Dense vector embeddings from text using E5-Large multilingual with chunking and LLM extraction
The text extractor generates dense vector embeddings from text using the E5-Large multilingual model. Optimized for semantic search, RAG applications, and general-purpose text retrieval. Supports text chunking/decomposition with multiple splitting strategies. Fast (5ms/doc), cost-effective (free), and supports 100+ languages.
The text extractor resolves its model through the central embedding registry. Leave unset to use the current TEXT modality default (intfloat_e5_large_instruct_v1, 1024d) — the registry swaps hot when a new frontier text model ships, so existing collections pick it up without a code change.
Dimensions are locked at namespace creation. Switching embedding_model on an existing namespace requires a migration since the vector index dimensionality is fixed.
Instruction-aware embedding models (E5, Gemini) use a task hint to optimize the embedding for a specific downstream use case. By default, all extractors use retrieval_document at ingestion time, which produces embeddings optimized for asymmetric search (queries find documents).
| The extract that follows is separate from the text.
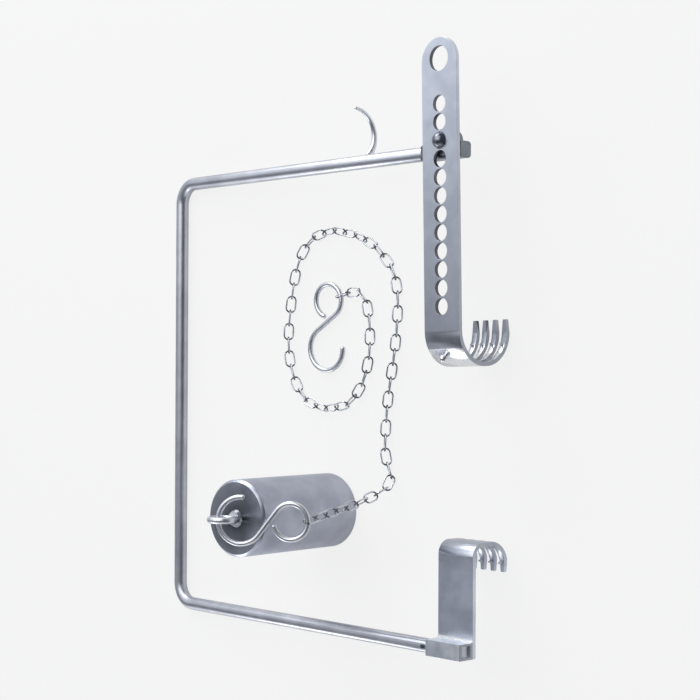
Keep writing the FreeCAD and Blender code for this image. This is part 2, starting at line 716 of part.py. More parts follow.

Set embedding_task at the collection level, not on the extractor. See Collection Embedding Task for full details and examples.
Task
Use Case
Effect on E5
Effect on Gemini
retrieval_document
Default. Search: find documents from queries
Prepends "passage: "
Instructs “represent for retrieval”
retrieval_query
Rare at index time. Query-side is automatic
Prepends "query: "
Instructs “represent this query”
semantic_similarity
Symmetric comparison (deduplication, matching)
Prepends "query: "
Instructs “represent for similarity”
classification
Document categorization pipelines
Prepends "query: "
Instructs “represent for classification”
clustering
Grouping documents into clusters
Prepends "query: "
Not applied
You almost never need to set this. The default retrieval_document is correct for search, and at query time Mixpeek automatically uses retrieval_query. Only override if your collection is primarily used for clustering, classification, or symmetric similarity — not retrieval.
Non-instruction-aware models (SigLIP, CLIP, Vertex multimodal) ignore this parameter.